▶ _Prompt_
Copy every line, exactly and only, from the line containing "for name, make" to the line containing "bpy.data.objects.remove(obj)", both lines included.
[START OF Provided data]
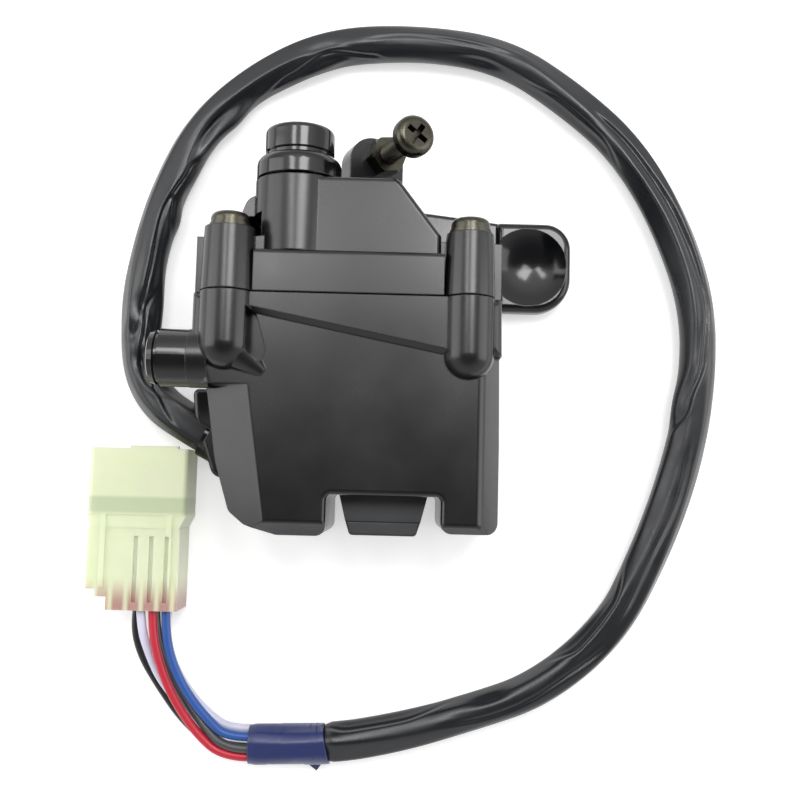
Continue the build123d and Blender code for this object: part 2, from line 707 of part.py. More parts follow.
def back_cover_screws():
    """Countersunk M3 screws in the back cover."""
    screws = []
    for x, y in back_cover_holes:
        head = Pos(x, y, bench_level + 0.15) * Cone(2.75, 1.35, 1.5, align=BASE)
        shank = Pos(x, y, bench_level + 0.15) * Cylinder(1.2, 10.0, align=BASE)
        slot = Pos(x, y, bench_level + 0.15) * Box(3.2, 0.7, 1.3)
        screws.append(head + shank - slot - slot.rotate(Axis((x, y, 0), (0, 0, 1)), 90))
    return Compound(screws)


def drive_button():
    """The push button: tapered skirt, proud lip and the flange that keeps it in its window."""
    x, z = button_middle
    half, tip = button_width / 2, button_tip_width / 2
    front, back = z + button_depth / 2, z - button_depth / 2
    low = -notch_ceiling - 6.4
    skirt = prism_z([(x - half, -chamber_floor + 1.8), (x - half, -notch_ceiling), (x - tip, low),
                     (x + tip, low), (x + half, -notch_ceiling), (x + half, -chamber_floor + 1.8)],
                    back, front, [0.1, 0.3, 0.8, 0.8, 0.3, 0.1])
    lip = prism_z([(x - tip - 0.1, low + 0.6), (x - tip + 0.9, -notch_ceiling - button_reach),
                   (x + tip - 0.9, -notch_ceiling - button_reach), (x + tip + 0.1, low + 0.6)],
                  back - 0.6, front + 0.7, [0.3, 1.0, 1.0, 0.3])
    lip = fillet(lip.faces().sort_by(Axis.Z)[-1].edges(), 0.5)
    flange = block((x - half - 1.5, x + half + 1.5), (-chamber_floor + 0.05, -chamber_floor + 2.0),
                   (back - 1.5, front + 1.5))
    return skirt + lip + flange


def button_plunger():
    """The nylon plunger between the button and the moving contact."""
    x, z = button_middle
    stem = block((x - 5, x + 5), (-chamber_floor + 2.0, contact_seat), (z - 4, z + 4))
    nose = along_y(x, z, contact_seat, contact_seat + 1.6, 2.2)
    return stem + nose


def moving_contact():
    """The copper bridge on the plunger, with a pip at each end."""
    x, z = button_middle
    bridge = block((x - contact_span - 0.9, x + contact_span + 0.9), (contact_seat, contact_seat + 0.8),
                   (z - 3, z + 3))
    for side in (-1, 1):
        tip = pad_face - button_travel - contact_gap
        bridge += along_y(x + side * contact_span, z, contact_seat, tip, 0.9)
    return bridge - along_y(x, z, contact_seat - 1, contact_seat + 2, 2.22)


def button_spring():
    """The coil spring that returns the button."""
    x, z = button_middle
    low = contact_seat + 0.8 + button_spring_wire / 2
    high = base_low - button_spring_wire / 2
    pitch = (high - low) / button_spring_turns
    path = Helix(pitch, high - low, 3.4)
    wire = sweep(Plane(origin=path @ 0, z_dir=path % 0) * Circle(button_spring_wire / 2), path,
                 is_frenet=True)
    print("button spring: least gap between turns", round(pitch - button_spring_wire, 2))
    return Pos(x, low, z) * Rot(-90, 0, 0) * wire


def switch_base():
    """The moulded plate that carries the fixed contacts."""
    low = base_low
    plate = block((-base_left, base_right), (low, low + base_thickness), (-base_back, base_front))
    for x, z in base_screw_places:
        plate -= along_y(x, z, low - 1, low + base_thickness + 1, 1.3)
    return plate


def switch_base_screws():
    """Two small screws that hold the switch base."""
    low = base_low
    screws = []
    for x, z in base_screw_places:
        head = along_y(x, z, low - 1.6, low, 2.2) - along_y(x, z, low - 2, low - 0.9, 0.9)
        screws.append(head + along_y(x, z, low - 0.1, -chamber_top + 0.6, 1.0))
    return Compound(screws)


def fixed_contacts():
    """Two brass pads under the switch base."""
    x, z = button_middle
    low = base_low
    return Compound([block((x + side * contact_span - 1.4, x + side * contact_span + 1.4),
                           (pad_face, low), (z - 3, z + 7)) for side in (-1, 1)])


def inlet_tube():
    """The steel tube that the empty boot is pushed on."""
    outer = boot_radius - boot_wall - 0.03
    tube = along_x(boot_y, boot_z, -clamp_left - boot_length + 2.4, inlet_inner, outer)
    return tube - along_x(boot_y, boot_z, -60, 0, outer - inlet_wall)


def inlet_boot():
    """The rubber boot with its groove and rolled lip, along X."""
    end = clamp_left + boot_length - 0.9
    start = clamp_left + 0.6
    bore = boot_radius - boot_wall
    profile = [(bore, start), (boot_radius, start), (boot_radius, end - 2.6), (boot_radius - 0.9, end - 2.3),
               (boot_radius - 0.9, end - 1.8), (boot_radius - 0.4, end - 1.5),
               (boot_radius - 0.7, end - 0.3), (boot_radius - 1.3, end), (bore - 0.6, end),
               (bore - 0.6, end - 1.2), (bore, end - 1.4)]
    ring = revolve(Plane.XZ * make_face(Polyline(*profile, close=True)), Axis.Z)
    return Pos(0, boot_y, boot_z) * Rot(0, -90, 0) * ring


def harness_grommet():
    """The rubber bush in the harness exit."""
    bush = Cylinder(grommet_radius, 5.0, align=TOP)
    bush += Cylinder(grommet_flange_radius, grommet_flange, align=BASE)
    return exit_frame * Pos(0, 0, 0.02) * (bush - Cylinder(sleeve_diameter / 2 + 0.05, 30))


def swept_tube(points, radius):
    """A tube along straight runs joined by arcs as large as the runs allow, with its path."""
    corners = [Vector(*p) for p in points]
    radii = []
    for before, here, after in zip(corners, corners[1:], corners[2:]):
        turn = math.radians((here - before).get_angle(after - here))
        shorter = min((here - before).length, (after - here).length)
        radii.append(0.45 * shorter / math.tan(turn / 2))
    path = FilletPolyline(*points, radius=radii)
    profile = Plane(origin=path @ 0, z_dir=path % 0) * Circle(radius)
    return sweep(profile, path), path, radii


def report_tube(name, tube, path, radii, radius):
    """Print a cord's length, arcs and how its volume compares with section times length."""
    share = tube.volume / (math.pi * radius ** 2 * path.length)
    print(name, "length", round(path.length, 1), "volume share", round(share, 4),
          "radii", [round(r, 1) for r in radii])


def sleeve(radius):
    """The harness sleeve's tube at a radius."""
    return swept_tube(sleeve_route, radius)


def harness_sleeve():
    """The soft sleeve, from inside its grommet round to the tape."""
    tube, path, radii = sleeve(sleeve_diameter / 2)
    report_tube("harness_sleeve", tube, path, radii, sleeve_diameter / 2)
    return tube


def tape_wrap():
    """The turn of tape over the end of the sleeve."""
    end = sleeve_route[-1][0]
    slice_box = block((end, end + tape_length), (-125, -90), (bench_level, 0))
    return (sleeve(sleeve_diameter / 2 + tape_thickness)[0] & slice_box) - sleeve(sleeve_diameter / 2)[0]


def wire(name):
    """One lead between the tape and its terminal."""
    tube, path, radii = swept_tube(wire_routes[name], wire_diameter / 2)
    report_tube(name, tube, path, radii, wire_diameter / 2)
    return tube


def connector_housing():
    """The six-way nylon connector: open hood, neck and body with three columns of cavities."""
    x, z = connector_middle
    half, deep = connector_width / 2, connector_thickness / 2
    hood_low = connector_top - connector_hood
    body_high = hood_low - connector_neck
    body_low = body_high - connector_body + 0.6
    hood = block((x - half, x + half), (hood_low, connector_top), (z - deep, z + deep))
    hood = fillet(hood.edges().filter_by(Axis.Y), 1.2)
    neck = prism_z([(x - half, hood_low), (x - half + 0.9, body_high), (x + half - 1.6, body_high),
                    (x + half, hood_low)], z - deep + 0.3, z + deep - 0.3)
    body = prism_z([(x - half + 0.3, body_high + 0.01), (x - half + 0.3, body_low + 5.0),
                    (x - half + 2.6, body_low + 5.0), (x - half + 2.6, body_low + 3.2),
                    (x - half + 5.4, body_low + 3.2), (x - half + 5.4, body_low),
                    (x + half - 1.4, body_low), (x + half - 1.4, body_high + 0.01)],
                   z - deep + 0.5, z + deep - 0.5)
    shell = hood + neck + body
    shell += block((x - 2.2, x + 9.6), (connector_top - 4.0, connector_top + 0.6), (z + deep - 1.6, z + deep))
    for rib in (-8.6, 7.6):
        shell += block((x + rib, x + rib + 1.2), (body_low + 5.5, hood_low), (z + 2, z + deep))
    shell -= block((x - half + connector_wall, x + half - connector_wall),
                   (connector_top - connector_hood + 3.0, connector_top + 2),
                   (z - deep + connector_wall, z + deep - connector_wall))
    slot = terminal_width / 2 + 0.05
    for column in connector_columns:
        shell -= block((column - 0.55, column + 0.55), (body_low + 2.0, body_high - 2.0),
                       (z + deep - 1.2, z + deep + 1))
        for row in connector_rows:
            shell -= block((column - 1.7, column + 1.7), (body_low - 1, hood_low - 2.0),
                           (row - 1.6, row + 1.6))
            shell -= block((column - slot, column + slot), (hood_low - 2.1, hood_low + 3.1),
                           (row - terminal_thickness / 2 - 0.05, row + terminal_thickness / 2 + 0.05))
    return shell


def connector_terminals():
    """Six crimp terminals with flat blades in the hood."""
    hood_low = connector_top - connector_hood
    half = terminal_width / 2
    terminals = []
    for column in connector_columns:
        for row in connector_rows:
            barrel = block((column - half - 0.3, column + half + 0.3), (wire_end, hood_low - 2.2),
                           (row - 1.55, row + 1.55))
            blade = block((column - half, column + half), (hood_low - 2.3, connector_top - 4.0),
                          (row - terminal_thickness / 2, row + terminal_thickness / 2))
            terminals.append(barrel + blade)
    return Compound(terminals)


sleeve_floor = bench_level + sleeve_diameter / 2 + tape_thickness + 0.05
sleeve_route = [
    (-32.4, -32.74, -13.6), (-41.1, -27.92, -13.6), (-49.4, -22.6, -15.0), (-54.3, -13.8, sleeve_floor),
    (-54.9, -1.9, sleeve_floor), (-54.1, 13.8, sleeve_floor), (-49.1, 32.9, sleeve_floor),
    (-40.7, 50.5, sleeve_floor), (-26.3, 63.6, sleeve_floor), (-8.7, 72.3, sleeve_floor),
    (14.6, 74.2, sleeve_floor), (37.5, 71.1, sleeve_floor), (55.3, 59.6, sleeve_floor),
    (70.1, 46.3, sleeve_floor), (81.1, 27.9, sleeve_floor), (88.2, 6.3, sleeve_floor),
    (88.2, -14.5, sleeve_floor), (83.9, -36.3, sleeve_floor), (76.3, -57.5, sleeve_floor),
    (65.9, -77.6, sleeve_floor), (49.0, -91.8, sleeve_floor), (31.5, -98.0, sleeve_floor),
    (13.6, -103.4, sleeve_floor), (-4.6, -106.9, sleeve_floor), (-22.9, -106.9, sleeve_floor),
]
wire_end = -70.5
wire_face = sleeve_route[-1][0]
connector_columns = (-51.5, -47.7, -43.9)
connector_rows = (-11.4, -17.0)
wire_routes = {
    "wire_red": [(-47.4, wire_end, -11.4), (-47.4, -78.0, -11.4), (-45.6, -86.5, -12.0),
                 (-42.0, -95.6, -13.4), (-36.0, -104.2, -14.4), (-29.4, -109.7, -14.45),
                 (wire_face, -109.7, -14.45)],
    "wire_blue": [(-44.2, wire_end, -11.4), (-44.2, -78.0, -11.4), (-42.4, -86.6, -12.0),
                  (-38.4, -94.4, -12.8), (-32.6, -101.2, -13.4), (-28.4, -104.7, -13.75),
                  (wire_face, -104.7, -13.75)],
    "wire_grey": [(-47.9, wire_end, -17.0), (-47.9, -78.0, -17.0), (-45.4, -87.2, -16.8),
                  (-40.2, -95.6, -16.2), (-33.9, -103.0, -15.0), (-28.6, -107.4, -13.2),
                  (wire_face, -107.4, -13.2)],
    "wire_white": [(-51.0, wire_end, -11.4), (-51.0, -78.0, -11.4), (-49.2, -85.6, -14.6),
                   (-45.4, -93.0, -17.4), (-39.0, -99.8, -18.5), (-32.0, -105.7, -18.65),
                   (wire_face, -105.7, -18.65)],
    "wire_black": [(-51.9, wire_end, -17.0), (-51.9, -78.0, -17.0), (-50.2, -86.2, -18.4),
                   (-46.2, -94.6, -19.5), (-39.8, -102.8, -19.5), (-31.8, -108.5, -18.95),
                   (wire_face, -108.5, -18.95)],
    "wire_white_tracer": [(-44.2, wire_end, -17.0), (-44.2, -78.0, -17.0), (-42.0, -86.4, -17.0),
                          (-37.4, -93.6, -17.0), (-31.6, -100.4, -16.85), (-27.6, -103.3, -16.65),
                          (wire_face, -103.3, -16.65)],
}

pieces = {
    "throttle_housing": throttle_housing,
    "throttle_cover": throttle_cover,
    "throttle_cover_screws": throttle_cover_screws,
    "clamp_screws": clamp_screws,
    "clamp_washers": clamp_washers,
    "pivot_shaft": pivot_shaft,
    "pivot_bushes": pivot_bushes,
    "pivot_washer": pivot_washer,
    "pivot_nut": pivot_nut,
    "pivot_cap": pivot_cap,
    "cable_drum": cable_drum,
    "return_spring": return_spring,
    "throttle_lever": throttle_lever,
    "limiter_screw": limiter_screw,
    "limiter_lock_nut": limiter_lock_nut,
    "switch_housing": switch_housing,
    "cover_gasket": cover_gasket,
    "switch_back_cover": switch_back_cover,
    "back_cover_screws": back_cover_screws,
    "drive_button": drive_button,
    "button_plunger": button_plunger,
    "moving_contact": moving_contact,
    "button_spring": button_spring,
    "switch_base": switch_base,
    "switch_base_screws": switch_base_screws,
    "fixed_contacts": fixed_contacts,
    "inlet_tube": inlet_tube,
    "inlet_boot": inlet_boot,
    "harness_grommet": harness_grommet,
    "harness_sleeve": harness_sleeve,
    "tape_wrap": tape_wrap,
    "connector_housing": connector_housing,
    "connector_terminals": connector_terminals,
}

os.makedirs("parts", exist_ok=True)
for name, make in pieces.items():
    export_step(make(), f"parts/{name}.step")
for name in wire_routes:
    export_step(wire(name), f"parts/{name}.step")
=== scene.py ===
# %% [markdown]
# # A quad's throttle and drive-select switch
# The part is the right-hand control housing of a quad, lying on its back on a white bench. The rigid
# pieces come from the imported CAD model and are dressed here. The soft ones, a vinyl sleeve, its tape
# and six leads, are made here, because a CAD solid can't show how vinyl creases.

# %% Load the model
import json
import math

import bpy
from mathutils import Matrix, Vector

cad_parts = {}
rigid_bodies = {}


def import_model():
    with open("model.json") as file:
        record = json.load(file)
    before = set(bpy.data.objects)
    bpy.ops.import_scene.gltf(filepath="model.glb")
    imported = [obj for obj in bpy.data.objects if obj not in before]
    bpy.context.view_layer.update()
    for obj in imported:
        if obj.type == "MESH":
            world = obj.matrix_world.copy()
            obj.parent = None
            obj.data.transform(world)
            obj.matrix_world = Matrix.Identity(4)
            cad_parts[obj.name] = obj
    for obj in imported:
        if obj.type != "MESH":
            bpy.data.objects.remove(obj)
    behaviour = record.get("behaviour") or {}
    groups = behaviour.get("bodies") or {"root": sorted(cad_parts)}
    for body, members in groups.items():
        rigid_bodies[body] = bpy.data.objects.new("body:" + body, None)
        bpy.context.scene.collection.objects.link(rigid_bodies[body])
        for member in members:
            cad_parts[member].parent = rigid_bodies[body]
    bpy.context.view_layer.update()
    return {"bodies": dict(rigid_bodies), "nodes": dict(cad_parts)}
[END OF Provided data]
▶ _Solution below_
for name, make in pieces.items():
    export_step(make(), f"parts/{name}.step")
for name in wire_routes:
    export_step(wire(name), f"parts/{name}.step")
=== scene.py ===
# %% [markdown]
# # A quad's throttle and drive-select switch
# The part is the right-hand control housing of a quad, lying on its back on a white bench. The rigid
# pieces come from the imported CAD model and are dressed here. The soft ones, a vinyl sleeve, its tape
# and six leads, are made here, because a CAD solid can't show how vinyl creases.

# %% Load the model
import json
import math

import bpy
from mathutils import Matrix, Vector

cad_parts = {}
rigid_bodies = {}


def import_model():
    with open("model.json") as file:
        record = json.load(file)
    before = set(bpy.data.objects)
    bpy.ops.import_scene.gltf(filepath="model.glb")
    imported = [obj for obj in bpy.data.objects if obj not in before]
    bpy.context.view_layer.update()
    for obj in imported:
        if obj.type == "MESH":
            world = obj.matrix_world.copy()
            obj.parent = None
            obj.data.transform(world)
            obj.matrix_world = Matrix.Identity(4)
            cad_parts[obj.name] = obj
    for obj in imported:
        if obj.type != "MESH":
            bpy.data.objects.remove(obj)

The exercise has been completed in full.